Deux ans plus tard, la Guinée équatoriale lui confie le Nzalang féminin. L’équipe décroche le titre de vice-championne d’Afrique, saluée pour son jeu offensif. « Une aventure exigeante, rendue possible grâce au soutien institutionnel », insiste-t-il, rappelant l’importance d’un encadrement solide.
À chaque passage, il dit avoir appris autant qu’il a transmis. Entre la rigueur allemande de ses stages à Hennef et la créativité congolaise, Pila se définit comme un « pont » entre différentes cultures du ballon rond, au service des sélections rouges et or.
La question des diplômes au cœur du débat
La Confédération africaine multiplie aujourd’hui les rappels sur la nécessité des licences. Pila brandit fièrement sa Licence A, obtenue en Allemagne en 1995, ainsi qu’une longue liste de stages Futuro II et Futuro III organisés par la FIFA et la coopération française.
Il n’y voit pas un simple satisfecit personnel, mais une garantie de compétence pour les clubs et les joueurs. « Les diplômes sont la preuve qu’un entraîneur se forme en permanence », argue-t-il, estimant que le championnat doit s’appuyer sur des techniciens certifiés.
Cette professionnalisation nécessite toutefois un accompagnement financier. Selon lui, l’État et les partenaires privés peuvent jouer un rôle clef, à travers des bourses d’études ou des partenariats avec des écoles techniques, afin de maintenir le niveau des encadreurs locaux au meilleur standard continental.
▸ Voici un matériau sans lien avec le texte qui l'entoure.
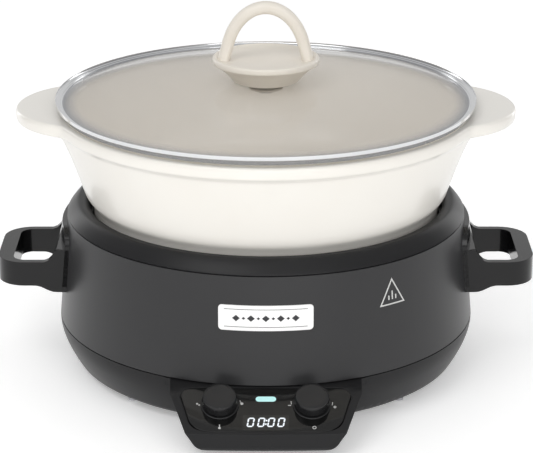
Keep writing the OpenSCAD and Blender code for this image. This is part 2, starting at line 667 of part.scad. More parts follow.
module lid_screw() color("silver") on_axis() {
  rod(2.45, dome_top_z - glass_t - 1.2, 216.5);
  difference() {
    rod(6, dome_top_z - glass_t - 3.6, dome_top_z - glass_t - 1.2);
    for (a = [0, 90]) rotate([0, 0, a])
      translate([-3.4, -0.6, dome_top_z - glass_t - 4.6]) cube([6.8, 1.2, 2]);
  }
}

base_pan();
side_wall();
top_collar();
inner_liner();
heat_plate();
heating_element();
heat_shield();
plate_nuts();
thermal_fuse();
sensor_guide();
sensor_spring();
power_board();
board_components();
board_screws();
wiring();
power_inlet();
inlet_pins();
base_screws();
rubber_feet();
badge_plate();
heat_mark();
left_handle();
right_handle();
handle_screws();
panel_housing();
panel_fascia();
display_window();
display_module();
display_digits();
display_board();
indicator_lens();
panel_icons();
left_knob_ring();
right_knob_ring();
left_encoder();
right_encoder();
encoder_nuts();
left_push_pin();
right_push_pin();
left_shaft();
right_shaft();
left_knob();
right_knob();
sensor_puck();
cooking_pot();
lid_glass();
lid_ring();
lid_handle();
handle_gasket();
lid_washer();
lid_screw();
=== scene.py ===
# %% [markdown]
# # A countertop slow cooker
# The object has four parts that move apart: a charcoal base with a sloped control panel, two
# dials, a cream pot with two ears and a glass lid with an arched handle. The sizes come from
# the CAD frame, which this script loads first and never changes. Pieces that need softer edges
# or finer curves than the frame has are modelled again here, in the same place.

# %% Load the frame
from math import cos, hypot, pi, radians, sin, sqrt

import bmesh
import bpy
from mathutils import Matrix, Vector


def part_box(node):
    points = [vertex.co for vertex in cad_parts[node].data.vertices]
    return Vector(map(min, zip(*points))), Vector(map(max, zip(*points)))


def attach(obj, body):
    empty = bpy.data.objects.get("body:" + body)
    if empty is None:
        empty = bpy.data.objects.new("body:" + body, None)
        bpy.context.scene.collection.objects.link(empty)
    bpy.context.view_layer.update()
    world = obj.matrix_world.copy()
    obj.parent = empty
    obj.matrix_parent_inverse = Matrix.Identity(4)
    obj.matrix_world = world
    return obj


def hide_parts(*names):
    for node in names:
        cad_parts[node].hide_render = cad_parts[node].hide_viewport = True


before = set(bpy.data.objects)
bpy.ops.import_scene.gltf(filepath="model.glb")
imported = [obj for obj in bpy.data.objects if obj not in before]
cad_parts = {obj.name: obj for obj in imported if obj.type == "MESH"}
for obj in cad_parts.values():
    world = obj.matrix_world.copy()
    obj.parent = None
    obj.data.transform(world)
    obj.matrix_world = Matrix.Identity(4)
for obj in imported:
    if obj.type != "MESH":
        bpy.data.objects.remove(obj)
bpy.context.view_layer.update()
MM = 0.001
scene = bpy.context.scene
pot_low, pot_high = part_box("cooking_pot")
POT_AXIS = (pot_low.y + pot_high.y) / 2
print("nodes in the frame:", len(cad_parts), "pot axis at y =", round(POT_AXIS, 5))


def mm(*values):
    """A point or a direction given in millimetres."""
    return Vector([value * MM for value in values])


# %% [markdown]
# ## Camera
# The object is seen from the front and a little above, from far enough away that the ellipses
# of the pot stay calm. A long lens on a camera 1.47 m in front of the pot's axis does that. A
# Track To constraint could aim it, but turning the view direction into a rotation keeps the
# scene free of constraints.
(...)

Il salue également la Fédération congolaise pour ses récentes sessions de recyclage, jugées « exemplaires » par plusieurs techniciens de la sous-région. Selon Pila, cette dynamique d’apprentissage continu place désormais le Congo dans le peloton de tête des fédérations ambitieuses.
Des projets tournés vers la jeunesse congolaise
Installé en France, Pila nourrit le rêve d’ouvrir une académie à Brazzaville. Le concept est simple : réunir les enfants après l’école, leur offrir un encadrement scolaire et sportif, puis faciliter leur intégration dans les clubs de l’élite nationale.
Il assure avoir déjà identifié un terrain et pris langue avec plusieurs collectivités locales prêtes à soutenir l’initiative. « Le sport est un outil de cohésion et de santé publique », explique-t-il, saluant les efforts des autorités pour moderniser les infrastructures existantes.
À court terme, il ambitionne de revenir régulièrement animer des ateliers de formation, en partenariat avec la Fédération congolaise. Les modules porteront sur la préparation physique, l’analyse vidéo et la gestion mentale, trois piliers qu’il juge encore perfectibles chez les jeunes équipes.
Pour financer ces actions, il s’appuie sur un réseau d’anciens joueurs expatriés, sensibles au retour d’expérience. « Nous voulons rendre ce que nous avons reçu », insiste-t-il, rappelant que l’unité de la diaspora est un atout pour le sport national.
Le technicien sait que rien ne se fait sans patience. Mais il reste persuadé que le dynamisme actuel du pays, nourri par les programmes de modernisation des stades et de développement des talents, offre un terrain fertile à son projet d’académie.
En attendant, il continue à décortiquer les matches des Diables Rouges depuis Orléans, bloc-notes en main. « Je me tiens prêt », conclut-il, convaincu qu’un football structuré et bien financé permettra d’écrire les prochaines pages glorieuses du sport congolais.